Die Bundesregierung wirbt um Vertrauen und beteuert ihren Willen zur europäischen Einheit / Margaret Thatcher will sich mit starkem Deutschland abfinden / Die Schlesier wollen im Diesseits ihr „Himmelreich“ und Albrecht widersteht ihnen nicht  ■  Von Anna Jonas

Berlin (taz) - Die Bundesregierung war am Wochenende darum bemüht, Bedenken der europäischen Nachbarn entgegenzutreten, sie wolle mit der deutschen Einheit einen Sonderweg einschlagen und die Einheit Europas vernachlässigen. Bundeskanzler Kohl sagte am Samstag in Wuppertal, die Bundesrepublik werde auch in Zukunft Motor des europäischen Einigungsprozesses sein. Kohl hatte auf eine besondere Partnerschaft mit dem französischen Nachbarn hingewiesen. Dies mag auch als Antwort darauf gewertet werden, daß der Direktor des Pariser Instituts für deutsche Gegenwartsstudien, Lassere, dem Bundeskanzler „diplomatische Leichtfertigkeit“ vorgeworfen hatte. Lasserre sagte, es habe keine Abstimmung mit Paris über den Zehn-Punkte-Plan gegeben und Kohls Handhabung der polnischen Grenzfrage habe in Frankreich große Ängste heraufbeschworen.
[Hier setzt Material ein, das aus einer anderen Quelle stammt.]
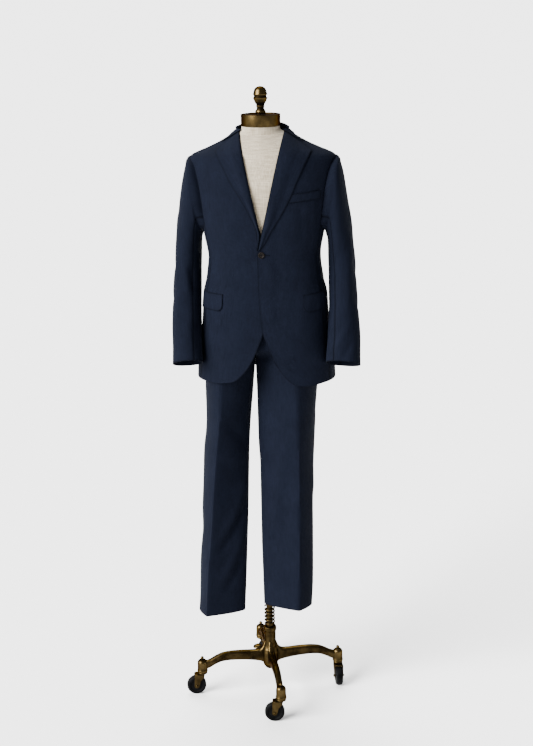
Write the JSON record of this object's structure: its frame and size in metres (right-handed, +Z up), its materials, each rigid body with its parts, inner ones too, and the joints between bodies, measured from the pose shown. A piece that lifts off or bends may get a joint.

Vom EG-Sondergipfel im April in Dublin erwartet Kohl, wie er zuvor in Mainz sagte, eine „Botschaft der Solidarität“ für den deutschen Einigung. Zugleich hatte der Kanzler eine Beschleunigung des europäischen Einigungsprozesses gefordert und gewünscht, „daß wir das Tempo aufmachen bei der politischen Einigung“. Sobald die Einheit hergestellt sei, würde die aus Sicht der Deutschen „bittere Stunde“ schlagen, in der ein klares Wort zur Oder-Neiße-Grenze fällig werde.

Die britische Premierministerin Thatcher hatte zur Frage der deutschen Einheit dem 'Spiegel‘ gesagt: „Wir müssen uns eben an die Vorstellung gewöhnen, daß es in Europa künftig ein Land geben wird, das stärker ist als alle anderen.“ Die EG-Länder sollten jedoch „nicht immer nur daran denken, wie wir ein Gegengewicht zu Deutschland schaffen können“. Eine solche Haltung würde dem Gemeinschaftsgeist widersprechen.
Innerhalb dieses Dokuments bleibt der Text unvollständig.